Is HDD performance in any way affected by partitioning it?

ch91woo

New Member
Hello fellow members of the forum, I just had a quick question about partitioning a hard drive. I recently bought a Western Digital Caviar Blue 1TB 32MB Cache 7200RPM. I was wondering if the hard drive performance would be degraded in any possible way by partitioning the drive in several partitions to install Ubuntu and Windows 7, and also leaving a partition for Data only. Is it possible for the hard drive to under perform because of the partitioning? please help me! Thank you all in advance for answering my question. :D
 
If you have 3 partitions, one for windows, one for ubuntu, one for data, only 2 of the 3 will be accessed at a time.

All the time you are just using ubuntu or just using windows, the speed will be normal. When you are using the data partition too, becasue it will be going from 2 places at once on the same disc, performance will be decreased, but that would be similar if you didn't have the partition, so it probably wouldn't affect too much.

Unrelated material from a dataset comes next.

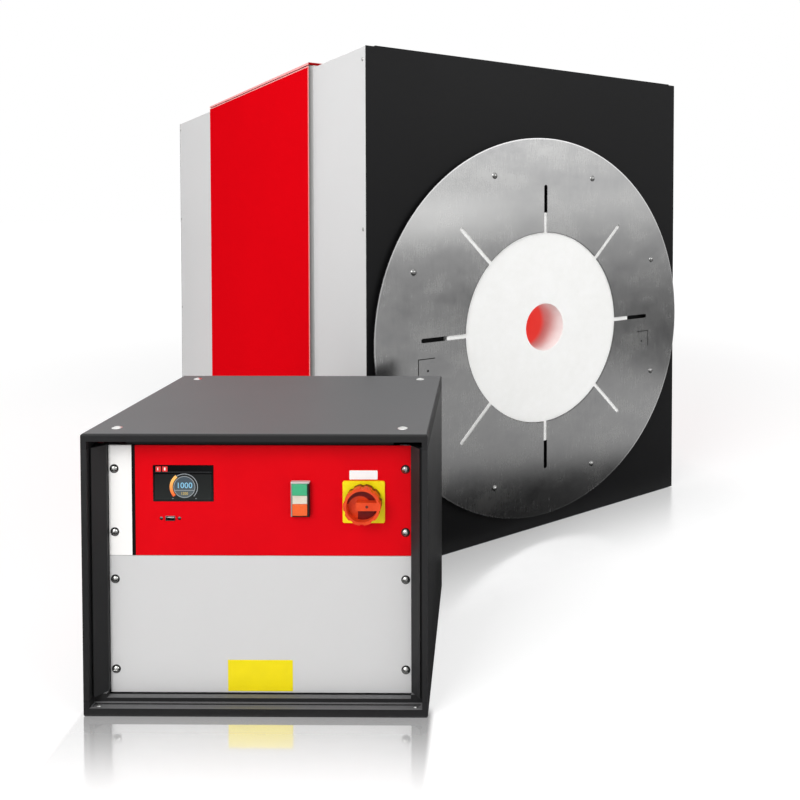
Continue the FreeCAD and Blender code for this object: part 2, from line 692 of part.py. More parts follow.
def make_side_panel(label, left, front):
    """Grey side tray of one end band."""
    length = "%s + tray_overlap - end_sheet" % ("front_band" if front else "rear_band")
    y = "end_sheet - case_length / 2" if front else "case_length / 2 - rear_band - tray_overlap"
    x = "-case_width / 2" if left else "case_width / 2 - tray_depth"
    folded = tray(label, ("tray_depth", length, "case_height - panel_foot"), (x, y, "panel_foot"),
                  0, 1 if left else -1)
    spots = front_screws(screw_rows()) if front else rear_screws(screw_rows()) + inner_screws()
    holes = [rod("%s_hole_%d" % (label, i), "screw_shank + hole_play", "tray_depth", (x, along, height), "X")
             for i, (along, height) in enumerate(spots)]
    return node(label, cut(label, folded, holes))


def make_side_cover(label, left):
    """Red side cover, standing out of the grey trays."""
    height = "case_height + cover_proud - cover_lip - cover_joint - cover_base"
    x = "-case_width / 2 - cover_proud" if left else "case_width / 2"
    return node(label, tray(label, ("cover_proud", "case_length - front_band - rear_band", height),
                            (x, "front_band - case_length / 2", "cover_base"), 0, 1 if left else -1))


def make_roof_panel(label, front):
    """Grey roof tray of one end band."""
    length = "%s + tray_overlap - end_sheet" % ("front_band" if front else "rear_band")
    y = "end_sheet - case_length / 2" if front else "case_length / 2 - rear_band - tray_overlap"
    return node(label, tray(label, ("case_width - 2 * tray_depth", length, "tray_depth"),
                            ("tray_depth - case_width / 2", y, "case_height - tray_depth"), 2, -1))


def make_roof_cover():
    """Red roof cover with ventilation slots, evenly spaced from its middle."""
    length = "case_length - front_band - rear_band"
    front = "front_band - case_length / 2"
    shell = tray("roof_cover_shell", ("case_width + 2 * cover_proud", length, "cover_lip"),
                 ("-case_width / 2 - cover_proud", front, "case_height + cover_proud - cover_lip"), 2, -1)
    ends = [box("roof_cover_end_%d" % i, ("case_width", "side_sheet", "cover_proud - side_sheet / 2"),
                ("-case_width / 2", y, "case_height"))
            for i, y in enumerate((front, "case_length / 2 - rear_band - side_sheet"))]
    first = "(front_band - rear_band - (vent_count - 1) * vent_pitch - vent_width) / 2"
    slots = []
    for i in range(int(v["vent_count"])):
        for j, x in enumerate(("-vent_length - vent_pitch / 2", "vent_pitch / 2")):
            slots.append(box("vent_%d_%d" % (i, j), ("vent_length", "vent_width", "4 * side_sheet"),
                             (x, "%s + %d * vent_pitch" % (first, i),
                              "case_height + cover_proud - 2 * side_sheet")))
    return node("top_cover", cut("top_cover", fuse("roof_cover_folded", [shell] + ends), slots))


def button_screw(radius, head_radius, head_height, length):
    """A button-head screw along Y, its head's seat at the origin and its head towards -Y."""
    crown = (head_radius ** 2 + head_height ** 2) / (2 * head_height)
    ball = Part.makeSphere(crown, Vector(0, crown - head_height, 0))
    disc = Part.makeCylinder(head_radius, head_height, Vector(0, -head_height, 0), Vector(0, 1, 0))
    shank = Part.makeCylinder(radius, length, Vector(0, 0, 0), Vector(0, 1, 0))
    return disc.common(ball).fuse(shank).removeSplitter()


def make_casing_screws():
    """Screws of the grey side trays: four at each outer edge, and one beside each red cover's rear edge."""
    screw = button_screw(v["screw_shank"], v["screw_head"], v["screw_crown"], v["screw_length"])
    places = []
    for y, z in front_screws(screw_rows()) + rear_screws(screw_rows()) + inner_screws():
        for side in (-1, 1):
            spot = Vector(side * v["case_width"] / 2, number(y), number(z))
            places.append(Placement(spot, Rotation(Vector(0, 0, 1), 90 * side)))
    return node("casing_screws", copies("casing_screws", screw, places))


# End discs

def make_end_disc(label, rear):
    """Stainless disc with eight expansion slots, eight bolt holes and two tabs cut free on two sides."""
    body = body_of(label)
    face = new_sketch(body, label + "_face", "XZ_Plane")
    circle(face, "0", "0", "disc_radius")
    circle(face, "0", "0", "disc_hole")
    pad(body, label + "_sheet", face, "disc_sheet")
    slot = new_sketch(body, label + "_slot_shape", "XZ_Plane")
    reach = "slot_reach - slot_width / 2"
    outline(slot, [
        ("disc_hole - slot_width", "-slot_width / 2"), (reach, "-slot_width / 2"),
        (reach, "slot_width / 2"), ("disc_hole - slot_width", "slot_width / 2"),
    ])
    first = pocket(body, label + "_slot", slot, "2 * disc_sheet")
    tip = new_sketch(body, label + "_slot_tip", "XZ_Plane")
    circle(tip, reach, "0", "slot_width / 2")
    second = pocket(body, label + "_slot_end", tip, "2 * disc_sheet")
    around(body, label + "_slots", [first, second], face, 8)
    bolt = new_sketch(body, label + "_bolt_shape", "XZ_Plane")
    x = v["bolt_circle"] * math.cos(math.radians(22.5))
    z = v["bolt_circle"] * math.sin(math.radians(22.5))
    circle(bolt, "%.6f" % x, "%.6f" % z, "bolt_radius + hole_play")
    hole = pocket(body, label + "_bolt_hole", bolt, "2 * disc_sheet")
    around(body, label + "_bolt_holes", [hole], face, 8)
    slits = new_sketch(body, label + "_slit_shape", "XZ_Plane")
    for side in ("-", ""):
        mirror = "" if side else "-"
        outer, inner = side + "slit_x", "%sslit_x %s slit_width" % (side, "+" if side else "-")
        arm = "%sslit_x %s slit_length" % (side, "+" if side else "-")
        outline(slits, [
            (outer, "-slit_drop"), (outer, "-slit_drop - slit_length"), (inner, "-slit_drop - slit_length"),
            (inner, "-slit_drop - slit_width"), (arm, "-slit_drop - slit_width"), (arm, "-slit_drop"),
        ])
        circle(slits, side + "pin_hole_x", "-pin_hole_drop", "pin_hole")
    pocket(body, label + "_slits", slits, "2 * disc_sheet")
    sign = "" if rear else "-"
    y = "case_length / 2 + disc_stand_off" if rear else "-case_length / 2 - disc_stand_off"
    place(body, "0", y, "tube_axis", HALF_TURN if rear else Rotation())
    return node(label, body)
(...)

To have them seperate and not have performance decrease, you will have to use seperate hard drives, 1 for data, 1 for ubuntu/windows
 
Thank you for the input, but I had another question.

some people have been telling me that in Windows 7, the cache sizes of hard drives can affect performance noticeably. Is this really true? Right now I have Windows 7 on a hard drive with 7200rpm and 8mb cache. Would it make a difference if I had Windows 7 on a HDD with 7200rpm with 32mb cache?
 
Thank you for the input, but I had another question.

some people have been telling me that in Windows 7, the cache sizes of hard drives can affect performance noticeably. Is this really true? Right now I have Windows 7 on a hard drive with 7200rpm and 8mb cache. Would it make a difference if I had Windows 7 on a HDD with 7200rpm with 32mb cache?

yes it would. However, cache is not everything, nor is spin speed. You are better of finding a hard drive with NCQ (Native Command Queueing), as it speeds up the drive further and can increase the life of the drive, because it chooses the order to take instructions inteligently, so the needle moves less, and it takes less time to retrieve the data.

The hard drive that you bought however will still give a decent increase (or decrease I suppose I should say) in boot times and load times because of that extra cache, even though it doesn't have NCQ
 
You are better of finding a hard drive with NCQ (Native Command Queueing), as it speeds up the drive further and can increase the life of the drive, because it chooses the order to take instructions inteligently, so the needle moves less, and it takes less time to retrieve the data.

I searched around the internet about Hard drives with NCQ technology, but it doesn't seem like vendors like to tell customers whether their hard drives support NCQ or not. Is there a way to check this?
 
I searched around the internet about Hard drives with NCQ technology, but it doesn't seem like vendors like to tell customers whether their hard drives support NCQ or not. Is there a way to check this?

I know it is a british site, but you can find the same hard drives in whatever coutry you are in if you aren't british:

http://www.scan.co.uk/Products/250-...02ABYS-RE3-SATA-300-7200-rpm-16MB-Cache-89-ms

and then scroll down a little to find similar products, check NCQ and then click find. It will list all of the ones on the site with it, which is a pretty comprehensive list with alot of choice from several manufacturers
 
I know it is a british site, but you can find the same hard drives in whatever coutry you are in if you aren't british:

http://www.scan.co.uk/Products/250-...02ABYS-RE3-SATA-300-7200-rpm-16MB-Cache-89-ms

and then scroll down a little to find similar products, check NCQ and then click find. It will list all of the ones on the site with it, which is a pretty comprehensive list with alot of choice from several manufacturers

thank you so much! this is all very informative
 
thank you so much! this is all very informative

no problems :)

If you are after a hard drive with NCQ, I'd recomend the Samsung F3. It is one of the cheapest hard drives with NCQ for the capacity that you get, but the thing is very quick for a hard drive and generally very reliable too
 
assuming the hard drive you have is the WD10EALS, I may be eating my words now, because you are quite right stranglehold, it does have NCQ, by bad there :o
 
SATA II and 3.0 are the same thing. SATA II is the name of the organization that invented SATA. The SATA II name just caught on because of the company name, plus being the second generation SATA. But the true name is SATA 3.0 for the 3Gb/s transfer rate. They/the company later changed there name to SATA-IO or Serial ATA International Organization.

Really they are just SATA 1.0 have no idea why is wasnt called 1.5/ SATA 3.0 and now SATA 6.0. SATA I and SATA II are just really wrong names for 1.0 and 3.0
 
Last edited:
SATA II and 3.0 are the same thing. SATA II is the name of the organization that invented SATA. The SATA II name just caught on because of the company name, plus being the second generation SATA. But the true name is SATA 3.0 for the 3Gb/s transfer rate. They/the company later changed there name to SATA-IO or Serial ATA International Organization.